Lecture: Shakespearean American Psyche
Friday, September 16, 2016
As early as 1927, Ashley Thorndike went so far as to suggest that ‘Washington, Lincoln, Shakespeare . . . are the three whom Americans universally worship’, a sentiment repeated in front of President Hoover, 1932, at the inauguration of the Folger Shakespeare Memorial Library, Washington DC.
In fact, as early as 1786, John Quincy Adams was claiming Shakespeare for America as one who “reveals fragility of rational order; fallibility; corruption of monarchy as irrational tyranny.” Yet by the nineteenth century, Ralph Waldo Emerson (1879) could name Shakespeare as “the” representative man, repository of humane and stable values.
How did Shakespeare become so “American” that the Folger Library in Washington DC holds almost all important sources for study? To what extent is Shakespeare an American cultural archetype, and what might this mean for Jung’s theory of psychological archetypes?
Susan Rowland’s lecture will explore Shakespeare’s pivotal cultural and psychological role in founding and funding diverse American identities. In so doing she will reveal similar Shakespearean and Jungian approaches to symbols, gender and war. If Jung reading Shakespeare can supply his psychological embodying, then so can Shakespeare read Jung as an essentially dramatic attempt to rebalance the modern and American psyche.

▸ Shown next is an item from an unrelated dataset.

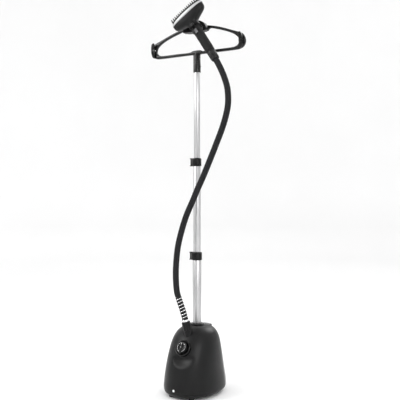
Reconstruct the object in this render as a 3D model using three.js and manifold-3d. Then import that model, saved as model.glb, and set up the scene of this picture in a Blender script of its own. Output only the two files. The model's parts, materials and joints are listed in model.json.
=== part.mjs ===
// Upright garment steamer: base with boiler and tank, three-section pole, hanger, steam head and hose.
// Millimetres, +Z up. The origin is on the floor under the middle of the base; the front faces -Y.
import * as THREE from 'three';
import { mergeVertices } from 'three/addons/utils/BufferGeometryUtils.js';
import Module from 'manifold-3d';

const wasm = await Module();
wasm.setup();

// Driving dimensions.
const GAP = 0.4;
const POLE_Y = 14.35;
const BASE_CURVE = 2.2;
// Rows of the bell-shaped base: height, half width, front and rear measured from the pole axis.
const BASE_ROWS = [
  [8, 100, -146, 116], [18, 110, -154, 125], [28, 112.5, -157, 129.5], [40, 113, -157, 129.5],
  [60, 112, -154.5, 126.5], [100, 107, -149, 118], [150, 101, -135, 108], [200, 93, -114, 97],
  [225, 86, -98, 89], [245, 75, -80, 78], [258, 60, -62, 66], [265, 44, -46, 52], [269, 26, -28, 34],
];
const TRAY_TOP = 28;
const WALL = 3;
const BULKHEAD_Y = 38;
const LENS_Z = 34.4;
const HANDLE_Z = 261;
const WHEEL_R = 13;
const WHEEL_X = 66;
const WHEEL_Y = 72;

const SOCKET_FLOOR = 200;
const LOWER_TUBE = { radius: 17.5, wall: 1.3, bottom: SOCKET_FLOOR, top: 552 };
const MIDDLE_TUBE = { radius: 15, wall: 1.2, bottom: 480, top: 931 };
const UPPER_TUBE = { radius: 12.5, wall: 1.2, bottom: 860, top: 1356.4 };
const LOWER_CLAMP_Z = 544;
const UPPER_CLAMP_Z = 923;
const CLAMP_HALF = 16;
const LEVER_HALF = 12;
const SLEEVE_R = 15;
const SLEEVE_BOTTOM = 1285;

const FRAME_HALF_DEPTH = 7;
const CLIP_X = 207;
const CLIP_Z = 1392;

const HANDSET_TILT = -33.75 * Math.PI / 180;
const HANDSET_AT = [116, -55, 1317];
const HANDLE_R = 19;
const CUFF_LENGTH = 40;
const NECK_AT = 165;
const PLATE_AT = 226;
const BRISTLES = 15;
const BRISTLE_Y = -6;

const HOSE_R = 12;
const PORT_AT = [5.5, -78, 246];
const PORT_LEAN = 10 * Math.PI / 180;
const PORT_TILT = -8.3 * Math.PI / 180;
const KNOB_AT = [6, -117.5, 194];
const KNOB_LEAN = 64 * Math.PI / 180;
// Where the hose runs: up from the port, across the front of the pole, and back up into the steam head.
const HOSE_ROOT = [[2.8, -81.4, 264.8], [-2.3, -87.5, 299.6], [-12.5, -93, 340], [-28.4, -98, 388]];
const HOSE_LOWER = [
  [-29, -98, 391], [-33.4, -99.3, 408], [-37, -100, 440], [-38, -100, 501], [-34, -94, 576],
  [-25, -88, 629], [-4, -79, 705], [26, -71, 775], [38, -69, 803],
];
const HOSE_UPPER = [
  [38, -69, 804], [63, -66, 855], [103, -64, 942], [124, -62, 991], [144, -60, 1039], [161, -58, 1090],
  [171, -57, 1140], [168, -56, 1198], [155, -55, 1240], [138, -55, 1278],
  [116, -55, 1317], [94.9, -55, 1348.6],
];

const LOOKS = {
  black: [0x1c1d1f, 0.45, 0], gloss: [0x141517, 0.2, 0], rubber: [0x222222, 0.85, 0],
  smoke: [0x2a2d31, 0.15, 0], grey: [0x9b9da0, 0.35, 0.1], tube: [0xc9cbce, 0.35, 0.9],
  bright: [0xe4e5e7, 0.15, 1], cast: [0x9a9b9c, 0.6, 0.8], white: [0xf2f2ee, 0.3, 0],
  cloth: [0x202124, 0.9, 0], clear: [0xd8d4c8, 0.4, 0], brass: [0xb59a52, 0.35, 0.9],
};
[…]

Saturday Workshop with Susan: Women’s Mysteries in Shakespeare’s Quests
September 17th, 2016, 9 am – 1pm
The Shedd Institute , 868 High St.
As well as Shakespeare, the workshop will look at the rise of the feminine in contemporary culture via the goddesses inhabiting detective or “mystery” fiction by women. Susan will explore how contemporary literature embraces and interacts with the Shakespearean American psyche.
The workshop will include experiential investigation of Shakespeare and archetypes in literature as a whole as an opportunity to explore personal transferences to characters, plays, stories and myths.

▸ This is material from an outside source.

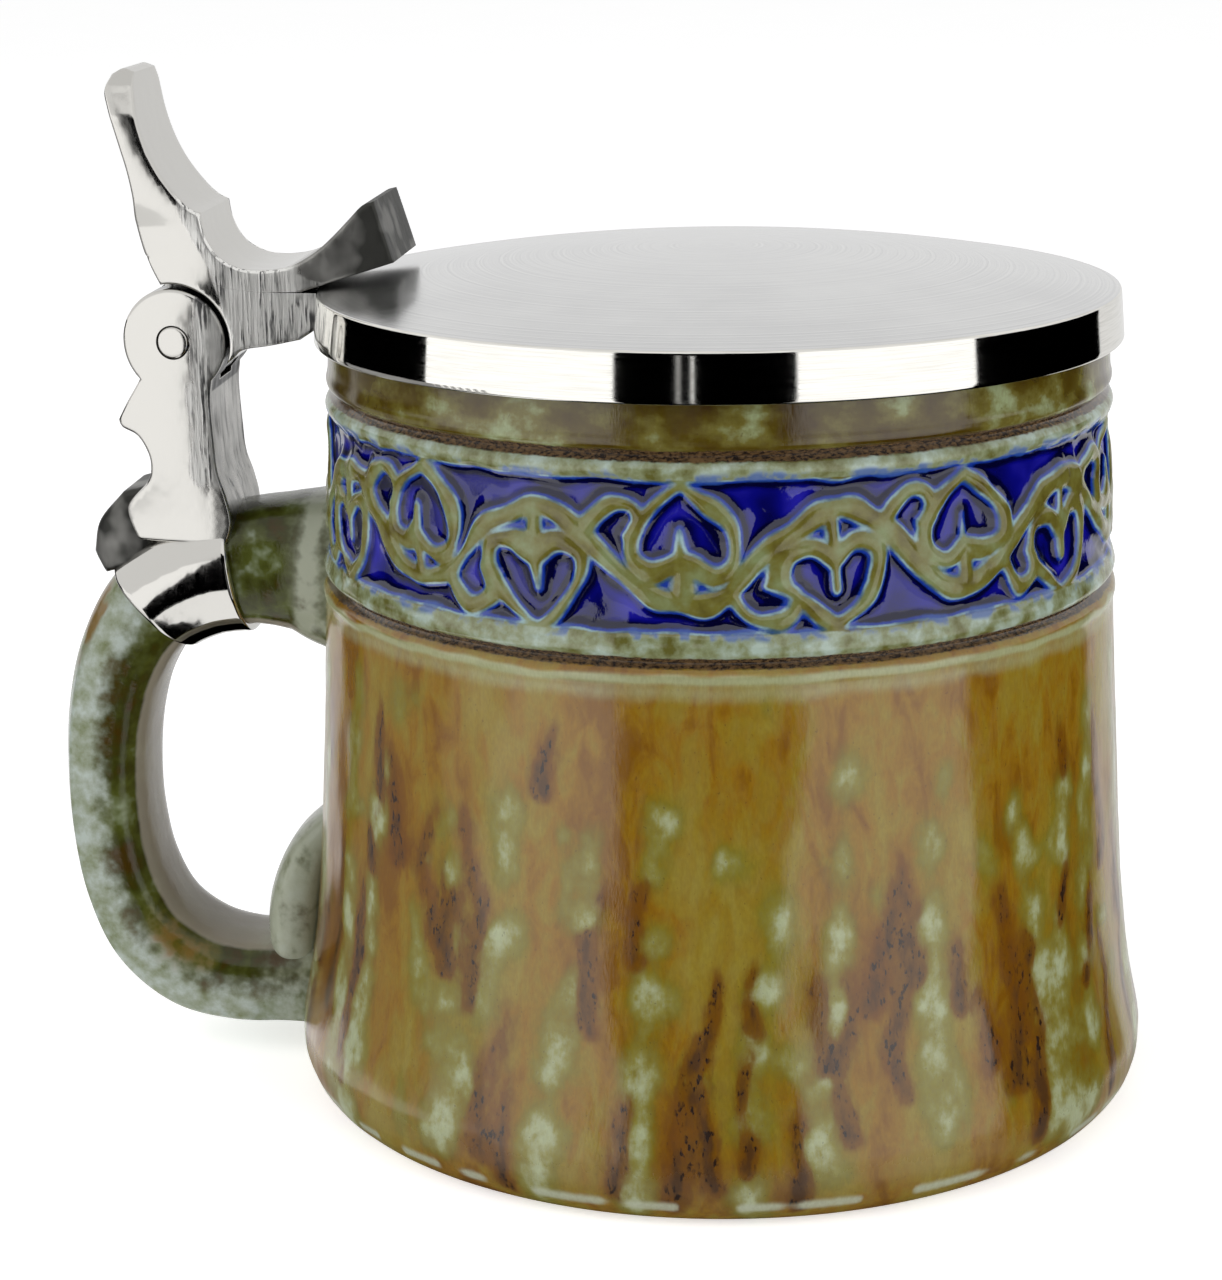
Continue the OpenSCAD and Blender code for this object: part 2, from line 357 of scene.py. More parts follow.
def wall_glaze():
    """Runny salt glaze: amber, with celadon drops, brown runs and iron specks, plus painted reflection
    bands, painted shade on the collar and a painted glint along the foot.
    """
    s = Shader("wall_glaze", IOR=GLAZE_IOR)
    grain = s.noise(0.9, 6, (1, 1, 0.4))
    fine = s.noise(3.2, 4, (1, 1, 0.35))
    slow = s.noise(0.07, 3, (1, 1, 0.4), 0.6)
    veins = s.noise(0.34, 4, (1, 1, 0.42), 0.8)
    # The tone layer carries random glaze tone and painted reflection bands.
    tone_and_reflection = s.jitter(s.jitter(s.layer("tone_and_reflection"), slow, 1.0), veins, 1.2)
    s.colour = s.ramp(tone_and_reflection, [(0.22, RUST), (0.42, AMBER), (0.62, HONEY), (0.85, TAN)])
    # Olive-green glaze of the collar, its palette darkened as painted shade under the lid's rim.
    shaded_moss = s.ramp(s.jitter(0.5, s.noise(0.13, 5, (1, 1, 1.4)), 2.0),
                   [(0.2, (58, 42, 2)), (0.46, (74, 62, 10)), (0.66, (98, 92, 40)),
                    (0.86, (132, 142, 104))])
    s.cover(shaded_moss, s.layer("collar"))
    mottle = s.noise(0.6, 4, (1, 1, 0.8))
    pale = s.uneven(s.uneven(s.layer("pale"), mottle, 0.8), fine, 0.3)
    s.paint(OLIVE, pale, 0.04, 0.4, 0.7)
    s.paint((128, 126, 66), pale, 0.24, 0.7, 0.8)
    s.paint((158, 166, 132), pale, 0.5, 1.0, 0.9)
    run = s.uneven(s.uneven(s.layer("run"), veins, 0.8), grain, 1.0)
    s.paint((98, 58, 4), run, 0.04, 0.34, 0.85)
    s.paint(UMBER, run, 0.3, 0.8, 0.85)
    specks = s.step(s.noise(1.5, 2, (1, 1, 0.45)), 0.56, 0.66)
    s.cover(IRON, s.times(s.times(specks, s.step(run, 0.2, 0.45)), 0.9))
    pits = s.noise(2.4, 1, (1, 1, 0.8))
    s.paint(UMBER, pits, 0.7, 0.78, 0.4)
    band = s.jitter(s.layer("band"), s.noise(0.35, 4, (1, 1, 0.6)), 0.4)
    s.paint((150, 158, 122), band, 0.2, 1.0, 0.8)
    # Pale dashes near the foot: partly a pale glaze line, partly a painted glint on the foot's rounding.
    s.paint((162, 168, 146), s.jitter(s.layer("dash_and_glint"), grain, 0.3), 0.25, 0.95, 0.85)
    paint_grooves(s)
    s.paint(UMBER, fine, 0.3, 0.7, 0.16)
    s.bump(s.add(s.times(grain, 0.6), s.times(fine, 0.3)), 0.05, 0.6)
    return s.finish(s.add(s.step(grain, 0.3, 0.7, 0.1, 0.2), s.times(s.layer("foot"), 0.25)))


def frieze_glaze():
    """Cobalt pools between olive strokes, painted darker at the strokes' feet as shade, with pale edges
    that are partly milky glaze where it breaks and partly painted highlight.
    """
    s = Shader("frieze_glaze", IOR=GLAZE_IOR)
    grain = s.noise(0.8, 4)
    slow = s.noise(0.16, 2)
    relief = s.jitter(s.jitter(s.layer("relief"), grain, 0.16), s.noise(2.6, 4), 0.1)
    s.colour = s.ramp(s.jitter(s.layer("pool_and_shade"), slow, 0.8),
                      [(0.15, (3, 3, 38)), (0.5, (8, 8, 108)), (0.85, (32, 28, 146))])
    olive = s.ramp(s.jitter(0.5, s.noise(0.25, 4), 1.4),
                   [(0.2, (74, 64, 14)), (0.45, (98, 94, 38)), (0.75, (112, 122, 82))])
    s.paint((18, 48, 138), relief, 0.2, 0.42)
    # Pale edges of the strokes: partly milky glaze where it breaks, partly a painted highlight.
    rim = s.mix(s.step(s.noise(0.22, 4), 0.35, 0.62), (52, 78, 96), (132, 160, 164))
    s.paint(rim, relief, 0.44, 0.66)
    s.paint(olive, relief, 0.64, 0.84)
    chalk = s.ramp(s.jitter(0.5, s.noise(0.3, 5), 1.8),
                   [(0.2, (84, 82, 34)), (0.45, (120, 128, 96)), (0.75, (154, 170, 160))])
    s.paint(chalk, s.jitter(s.layer("band"), grain, 0.9), 0.3, 0.8, 0.92)
    wash = s.times(s.layer("wash"), s.step(s.noise(0.3, 4), 0.4, 0.65))
    s.paint((40, 72, 142), wash, 0.1, 0.8, 0.75)
    paint_grooves(s)
    s.bump(s.add(s.times(grain, 0.5), s.times(slow, 2.0)), 0.12, 0.5)
    return s.finish(s.step(relief, 0.1, 0.6, 0.03, 0.14))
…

Susan Rowland (Ph.D.) is Chair of MA Engaged Humanities and the Creative Life at Pacifica Graduate Institute, California and formerly Professor of English and Jungian Studies at the University of Greenwich, UK. She is author of a number of books on literary theory, gender and Jung including Jung as a Writer (2005); Jung: A Feminist Revision (2002); C. G. Jung in the Humanities (2010) and The Ecocritical Psyche: Literature, Evolutionary Complexity and Jung (2012). She also researches detective fiction with a book, From Agatha Christie to Ruth Rendell (2001) and NEW in 2015, The Sleuth and the Goddess: Hestia, Artemis, Athena and Aphrodite in Women’s Detective Fiction. Forthcoming in 2016 is a new book called Remembering Dionysus: Revisioning Psychology and Literature in C.G. Jung and James Hillman. In addition she teaches an online interactive public program on Shakespeare called “Shakespeare in Depth.”